Consideration of the penalty in respect of each final group of contraventions

  1. The penalty units over the relevant periods were:

Penalty Unit

Value

28 December 2012 to 30 July 2015 $170
31 July 2015 to 30 June 2017 $180
1 July 2017 to present $210
  1. For the Naqash Employment Period, the award contraventions occurred when the penalty unit changed from $170 to $180, and the contravention of s 536(1) occurred during the penalty period of $170. The FWO says that the higher amount should be taken into account, before considering the lower penalty unit when applying the principle of totality.

  2. For the Sample Employment Period, the penalty unit period was $180 when the award contraventions occurred and $210 when the contravention of s 718A occurred.

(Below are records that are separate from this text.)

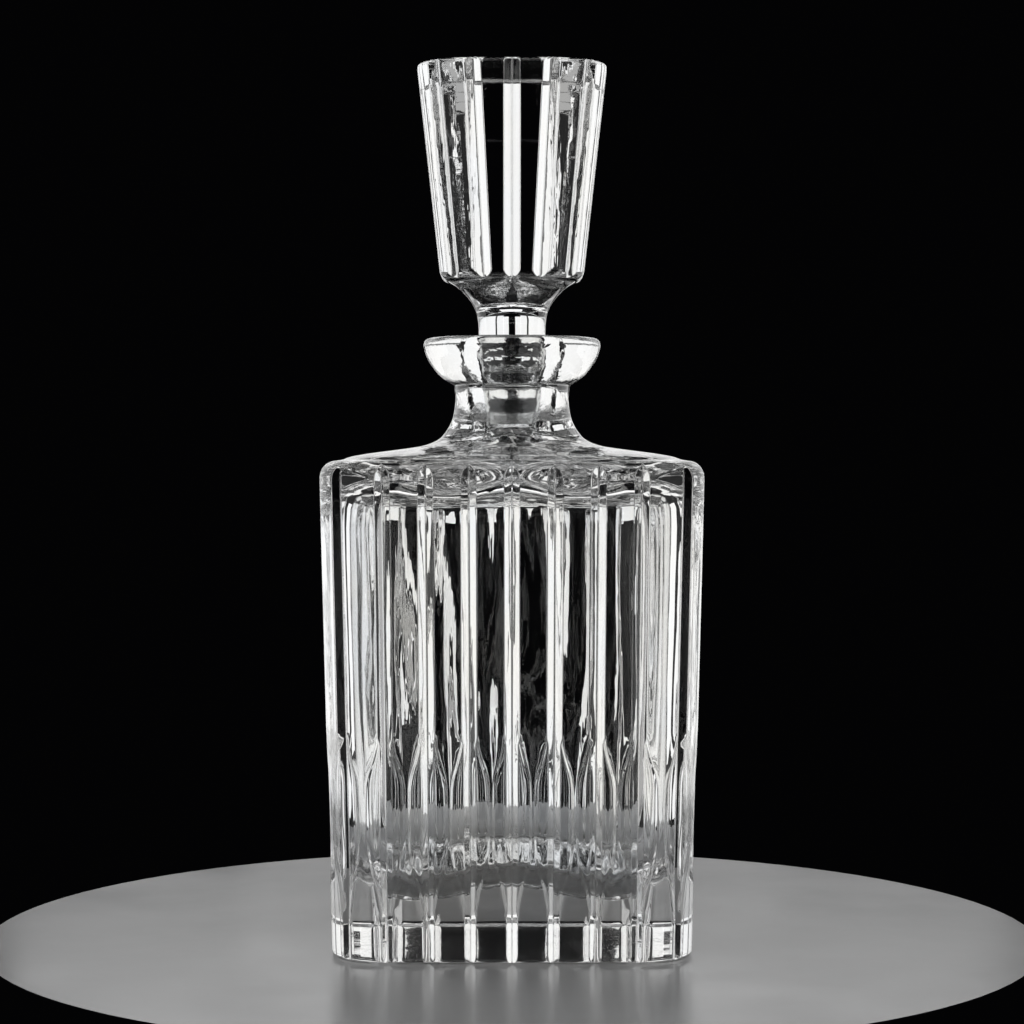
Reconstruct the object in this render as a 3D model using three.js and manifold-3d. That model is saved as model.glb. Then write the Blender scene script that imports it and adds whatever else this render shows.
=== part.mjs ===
import * as THREE from 'three';
import { mergeVertices } from 'three/addons/utils/BufferGeometryUtils.js';
import Module from 'manifold-3d';

// A square cut crystal decanter and its ground-in stopper.
// Millimetres, +Z up. The origin is the middle of the base, on the surface it stands on.

// ---- Driving dimensions ----

const TOTAL_HEIGHT = 265;

// Body: a rounded square in plan, tapering to the base.
// "flat" is half the straight side, "corner" the corner radius.
const BODY_TOP = { z: 139.4, flat: 37.4, corner: 19.2 };
const SHOULDER_EDGE = 144.8;
const BODY_BASE = { z: 1.6, flat: 35.8, corner: 17.2 };
const BODY_GROOVES_PER_SIDE = 6;
const BODY_GROOVES_PER_CORNER = 2;
// Each groove tapers down from "high" to "low", where it is cut only "depthLow" deep.
const BODY_GROOVE = { widthPerDepth: 2, depth: 2.2, depthLow: 1.5, low: 8, high: 30 };

// Neck and its collar
const NECK_RADIUS = 17.4;
const COLLAR_RADIUS = 27.2;
const COLLAR_BOTTOM = 168.2;
const LIP_HEIGHT = 182.5;

// Stopper: a flared block, again a rounded square, on a tapered plug.
const BLOCK_TOP = { z: 263.4, flat: 11.7, corner: 17.1 };
const BLOCK_BASE = { z: 202.4, flat: 8.6, corner: 13.5 };
const BLOCK_GROOVES_PER_SIDE = 2;
const BLOCK_GROOVES_PER_CORNER = 2;
const BLOCK_GROOVE = { widthPerDepth: 2.1, depth: 2.3 };

// Ground plug and the bore it seats in, which share one taper.
const PLUG_BOTTOM = 152;
const PLUG_TIP_RADIUS = 7.8;
const PLUG_LIP_RADIUS = 10.2;
const SEAT_GAP = 0.3;

// Cavity
const FLOOR_MIDDLE = 25;
const FLOOR_RIM = 20;
const FLOOR_SAG = 4.6;
const CEILING = 139.4;

// Marks between one groove and the next, as shares of the groove spacing. "edges" counts half
// groove widths to add, so a groove keeps its width where the spacing narrows.
const FLAT_PANEL_MARKS = [
  { share: 0, edges: 0 },
  { share: 0, edges: 1 },
  { share: 1, edges: -1 },
];
const ARC_PANEL_MARKS = [
  { share: 0, edges: 0 },
  { share: 0, edges: 1 },
  { share: 0.35, edges: 0 },
  { share: 0.5, edges: 0 },
  { share: 0.65, edges: 0 },
  { share: 1, edges: -1 },
];
// Plain rings above and below the grooves are marked as if their grooves were this wide.
const PLAIN_RING_GROOVE = 2;
const COLLAR_SEGMENTS = 64;
const CAVITY_SEGMENTS = 64;

const wasm = await Module();
wasm.setup();

// ---- Plan outlines ----

// Stations round a grooved plan outline, anticlockwise from one end of the first straight side.
function grooveStations(perSide, perCorner) {
  const spans = [
    { kind: 'flat', count: perSide, marks: FLAT_PANEL_MARKS },
    { kind: 'arc', count: perCorner, marks: ARC_PANEL_MARKS },
  ];
  const stations = [];
  for (let side = 0; side < 4; side++) {
    for (const { kind, count, marks } of spans) {
      for (let panel = 0; panel < count; panel++) {
        marks.forEach((mark) => stations.push({ side, kind, count, panel, mark }));
      }
    }
  }
  return stations;
}

// The point on a rounded square at a station, with the outward normal there.
function outlinePoint(station, flat, corner, grooveWidth) {
  const { side, kind, count, panel, mark } = station;
  const length = kind === 'flat' ? 2 * flat : (corner * Math.PI) / 2;
  const at = (panel + mark.share) / count + (mark.edges * grooveWidth) / 2 / length;
  const point = new THREE.Vector2(flat + corner, flat * (2 * at - 1));
  const normal = new THREE.Vector2(1, 0);
  if (kind === 'arc') {
    const angle = (at * Math.PI) / 2;
    normal.set(Math.cos(angle), Math.sin(angle));
    point.set(flat, flat).addScaledVector(normal, corner);
  }
  const middle = new THREE.Vector2();
  const turn = (side * Math.PI) / 2;
  return { point: point.rotateAround(middle, turn), normal: normal.rotateAround(middle, turn) };
}

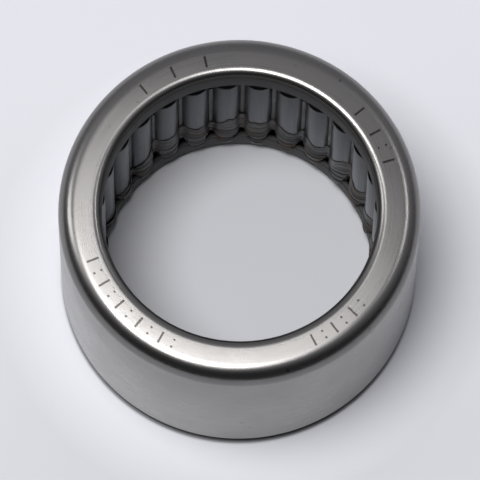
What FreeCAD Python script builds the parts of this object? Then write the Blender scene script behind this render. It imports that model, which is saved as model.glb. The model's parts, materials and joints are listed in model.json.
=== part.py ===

  3. The Respondents accept that it is open to the Court to apply the higher penalty unit, but urges the Court to take into account that a lower penalty also applied during the period. I note that the question of whether the higher penalty should be applied is one of some complexity, particularly where the contravening conduct overlaps the date on which the quantum of a penalty is increased: see Fair Work Ombudsman v Grouped Property Services (No. 2) [2017] FCA 557 at [387]-[398]. I see no error in the course urged by the FWO.

  4. If the Court was to adopt the FWO’s approach to the grouping of contraventions the maximum penalties that the Court may impose are:

    (a)$1,114,500 for Desire Food being $619,500 for the contraventions occurring in the Naqash Employment period and $495,000 for contraventions in the Sample employment period; and

    (b)$104,100 for Mr Lee.

Mitigating or aggravating circumstances

  1. The parties then turned to whether there were any mitigating or aggravating circumstances in relation to the contraventions.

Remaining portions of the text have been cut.